House debates

Wednesday, 21 August 2024

Matters of Public Importance

Renewable Energy

4:00 pm

Photo of Colin BoyceColin Boyce (Flynn, Liberal National Party) Share this | Hansard source

I would just like to remind the member for Hunter that renewable energy is not reliable. When the sun goes down, solar panels don't work. When the wind doesn't blow, wind turbines don't work. It is quite ridiculous for him to suggest that renewable energy is reliable. This is what the whole problem of energy is all about—reliability.

I'm happy to rise and support this matter of public importance and note that the government's renewables-only energy policy, with industrial wind turbines and solar factories and thousands of kilometres of new transmission lines, is ripping up agricultural land and pristine wilderness and driving up the cost of living in regional and rural Australia. I would like to acknowledge the fact that the opposition speakers in today's MPI represent the electorates which are most affected here in Australia. They are seeing firsthand how farmers are being impacted by Labor's arrogant policy to steamroll local communities in pushing forward with the installation of some 28,000 kilometres of transmission lines, along with solar, wind and battery projects. There are people everywhere in my electorate who are feeling the brunt of Labor's reckless renewable energy rollout. We've identified over 60 wind, solar and battery, and transmission line projects in Central Queensland alone.

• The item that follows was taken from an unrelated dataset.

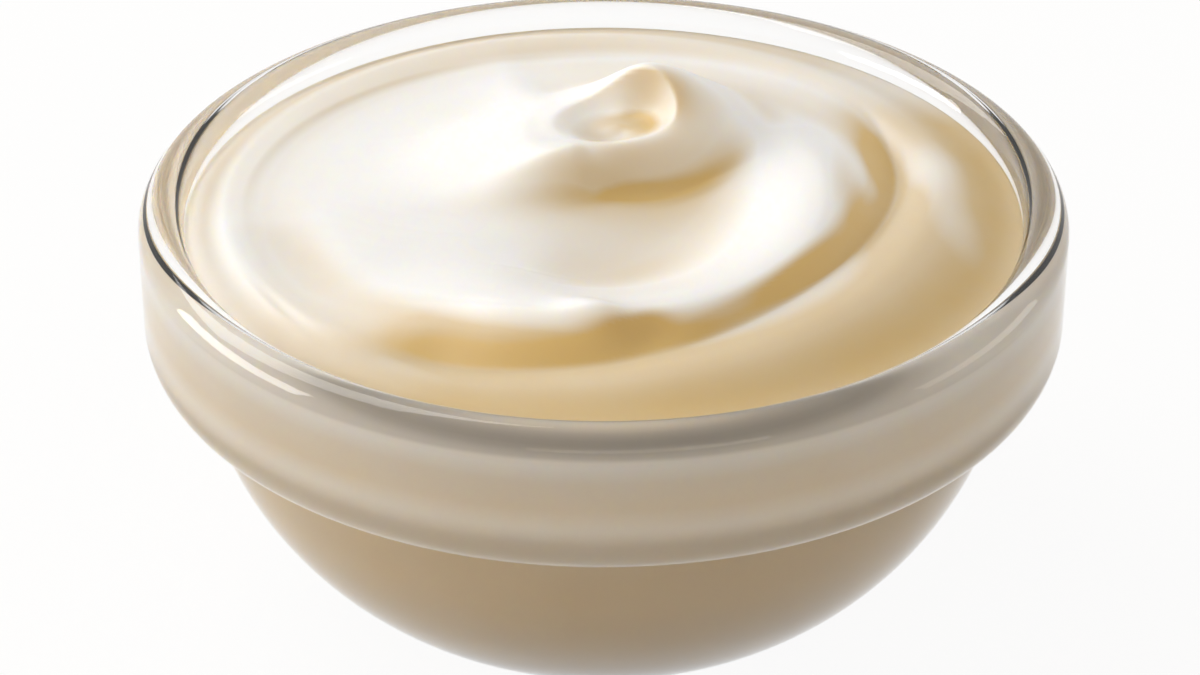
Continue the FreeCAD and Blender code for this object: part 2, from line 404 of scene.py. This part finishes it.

Very recently, we gathered a whole lot of data on wind turbines in particular. Our data shows that there are over 18,000 wind turbines proposed up and down the coast of Australia, and this does not take into account any offshore wind turbines. Quite often, those opposite will comment on how cheap this is going to be—that it is not going to be expensive. Let's just examine some of the sunk capital costs that are involved in these 18,000 wind turbines. My colleague the member for Capricornia spoke of a wind turbine project in Central Queensland, Lotus Creek, that has been recently acquired by the Queensland government's CS Energy. It is a project of 46 turbines, which is costing $1.3 billion. If you do the maths on that, it comes out at approximately $28 million per turbine. If you use those figures and project that onto the research that we've done on all of these wind turbines that are proposed, you come to a figure of something like $400 billion. That is just extraordinary. The simple fact of the matter is that that doesn't take into account transmission lines, distribution lines, batteries and all of the things associated with reaching 82 per cent renewable energy by 2030. To suggest that it is not expensive is just ridiculous.

The other problem is that Labor will require 34 times the current amount of utility-scale variable renewable energy in the National Electricity Market to meet its hydrogen expectations. Gladstone has also been nominated as a hydrogen hub. As recently as last year, the Gladstone Ports Corporation—again, a Queensland government GOC—gave a presentation where they proposed a four-million-tonne hydrogen precinct which would require 110 gigawatts of renewable energy. I wonder whether those opposite even understand what 110 gigawatts of renewable energy means. That is approximately double the entire generating capacity of the Australian grid right now. It's just outrageous to suggest that. The presentation went on to say that this will require 10,000 wind turbines to be built and 2½ square kilometres of solar panels. Where are you going to put these projects in Central Queensland?

It is just outrageous to suggest that the Australian economy can rely on renewables only. That is why the coalition is proposing nuclear, which, at the very least, will supply reliable power into the future.